** Set task **
Return the full listing exactly as it is written.

** Material **
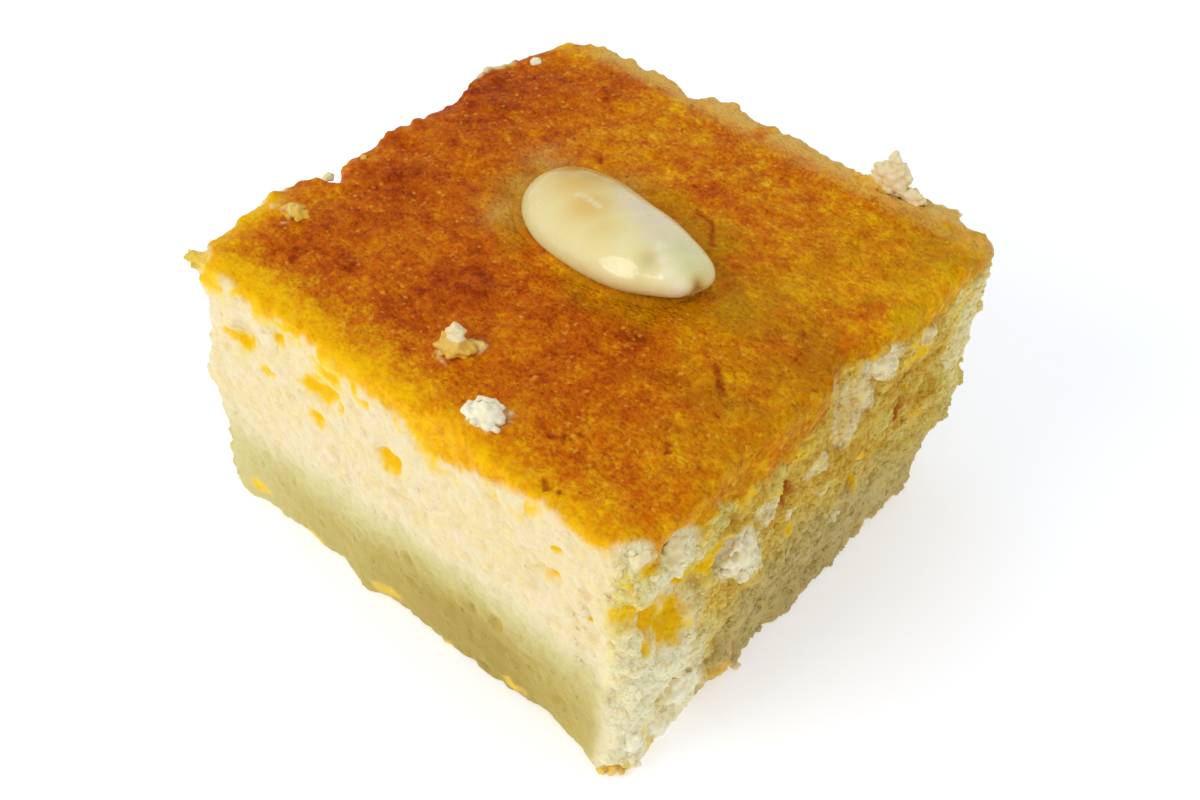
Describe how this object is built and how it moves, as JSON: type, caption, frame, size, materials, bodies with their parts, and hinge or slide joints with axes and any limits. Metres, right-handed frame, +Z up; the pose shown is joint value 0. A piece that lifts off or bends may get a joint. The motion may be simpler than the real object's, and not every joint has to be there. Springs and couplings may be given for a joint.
{
  "type": "basbousa piece",
  "caption": "Square-cut block of soaked semolina cake with a browned crust, crumbly sides and a blanched almond lying in its top.",
  "frame": {"origin": "middle of the flat base that the piece stands on", "axes": "+Z up through the crust; +X towards the rough cut on the right, -Y towards the clean cut at the front"},
  "size_m": [0.0555, 0.054, 0.0344],
  "materials": {
    "cake": "moist, grainy crumb under a golden brown crust",
    "almond": "smooth, waxy, lightly glazed with syrup"
  },
  "bodies": {
    "root": {"cake": "cake", "almond": "almond"}
  },
  "joints": []
}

** The completed task **
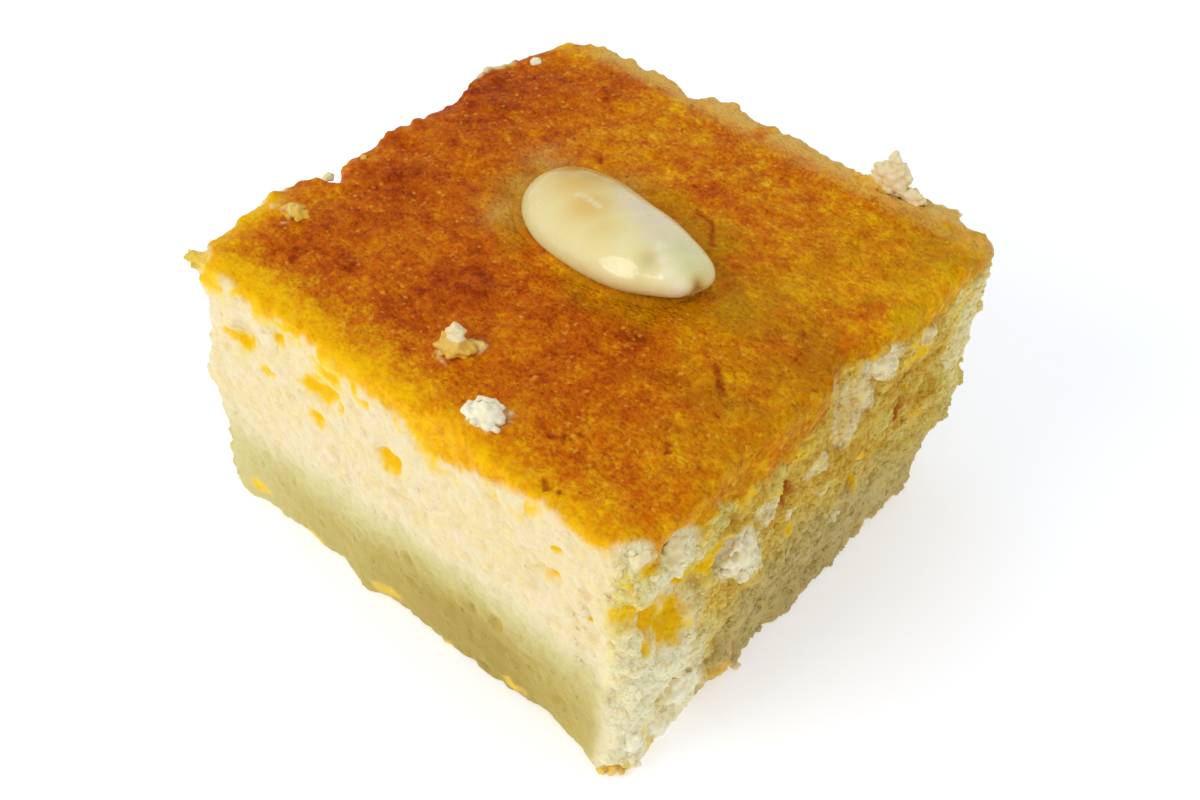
Describe how this object is built and how it moves, as JSON: type, caption, frame, size, materials, bodies with their parts, and hinge or slide joints with axes and any limits. Metres, right-handed frame, +Z up; the pose shown is joint value 0. A piece that lifts off or bends may get a joint. The motion may be simpler than the real object's, and not every joint has to be there. Springs and couplings may be given for a joint.
{
  "type": "basbousa piece",
  "caption": "Square-cut block of soaked semolina cake with a browned crust, crumbly sides and a blanched almond lying in its top.",
  "frame": {"origin": "middle of the flat base that the piece stands on", "axes": "+Z up through the crust; +X towards the rough cut on the right, -Y towards the clean cut at the front"},
  "size_m": [0.0555, 0.054, 0.0344],
  "materials": {
    "cake": "moist, grainy crumb under a golden brown crust",
    "almond": "smooth, waxy, lightly glazed with syrup"
  },
  "bodies": {
    "root": {"cake": "cake", "almond": "almond"}
  },
  "joints": []
}